Joyce Karam, in an op-ed for The National, notes that President Biden’s comment to the Israeli prime minister that he was willing to entertain other alternatives should the negotiations fail seems to have angered the Iranians: “US President Joe Biden told Israeli Prime Minister Naftali Bennett on Friday that Washington will ‘turn to other options’ if diplomacy fails with Iran…. Regarding Iran, Mr. Biden reiterated the US commitment to preventing Tehran from developing a nuclear weapon and said other options were being considered if diplomatic talks in Vienna were to break down…. On Saturday, a top Iranian security official accused Mr. Biden of illegally threatening Iran following his remarks on using ‘other options’ if nuclear diplomacy fails…. Separately, Iran’s Supreme Leader Ayatollah Ali Al Khamenei warned Mr Raisi’s economic planners to assume that US sanctions would remain in place, calling Mr Biden a ‘predatory wolf’.”

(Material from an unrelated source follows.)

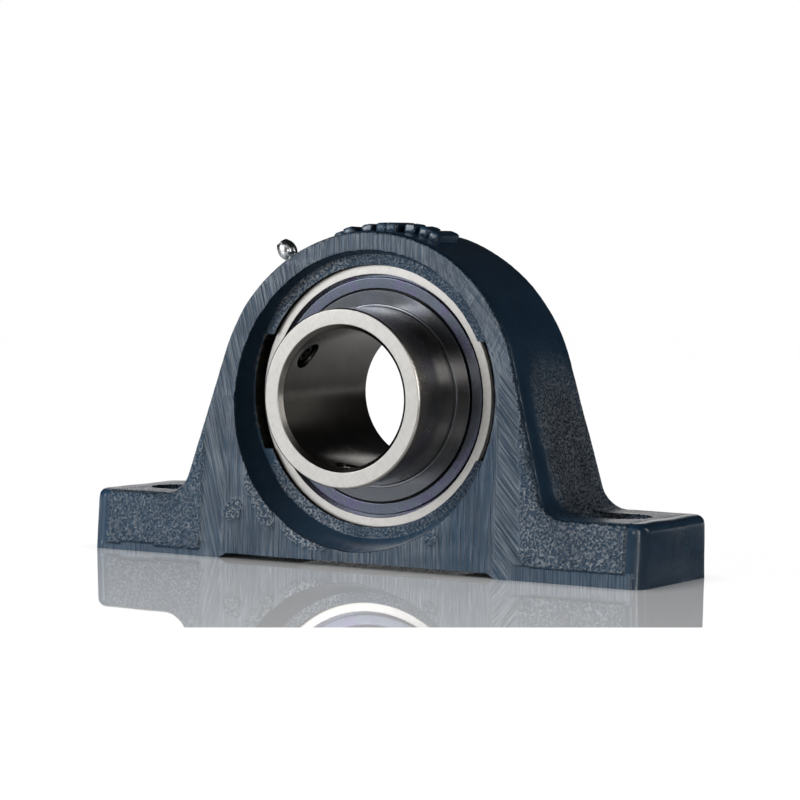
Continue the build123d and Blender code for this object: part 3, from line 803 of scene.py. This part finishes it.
class BEARING_OT_seals(bpy.types.Operator):
    """Pressed seal shells and flingers on both sides of the insert"""
    bl_idname = "bearing.seals"
    bl_label = "Seals and Flingers"

    def execute(self, context):
        sizes = context.scene.steel_sizes
        colours = context.scene.finish_colours
        shell_steel = sheet_steel("seal_steel", colours.seal, SEAL_VIOLET, 0.26)
        flinger_steel = sheet_steel("flinger_steel", colours.flinger, FLINGER_VIOLET, 0.17)
        for side_name, side in (("front", -1), ("back", 1)):
            lay_on(self.shell(side_name, side, sizes), shell_steel, "seal_steel", "outer_ring",
                   f"{side_name}_seal_shell")
            lay_on(self.flinger(side_name, side, sizes), flinger_steel, "flinger_steel", "inner_ring",
                   f"{side_name}_flinger")
        return {"FINISHED"}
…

Despite the Iranian interpretation of and reaction to Mr. Biden’s words to Mr. Bennett, the Israelis themselves remain unconvinced by the American reassurances, with Jonathan Tobin, the editor-in-chief of the Jewish News Syndicate, concluding in his Israel Hayom op-ed, “Empty promises won’t preserve the US-Israel alliance…. The idea that the administration will pursue non-diplomatic options to stop Tehran’s nuclear ambitions once they concede that diplomacy has failed is a fantasy. That’s true despite the fact that neither Biden nor White House spokesperson Jen Psaki is willing to say what those alternative options might be or even to hint that force would or could ever be used. For Biden’s foreign-policy team, diplomacy is an end in itself rather than a means to securing specific objectives in the interests of America and its allies. The belief of figures like Secretary of State Antony Blinken in multilateralism is ideological in nature more than anything else.”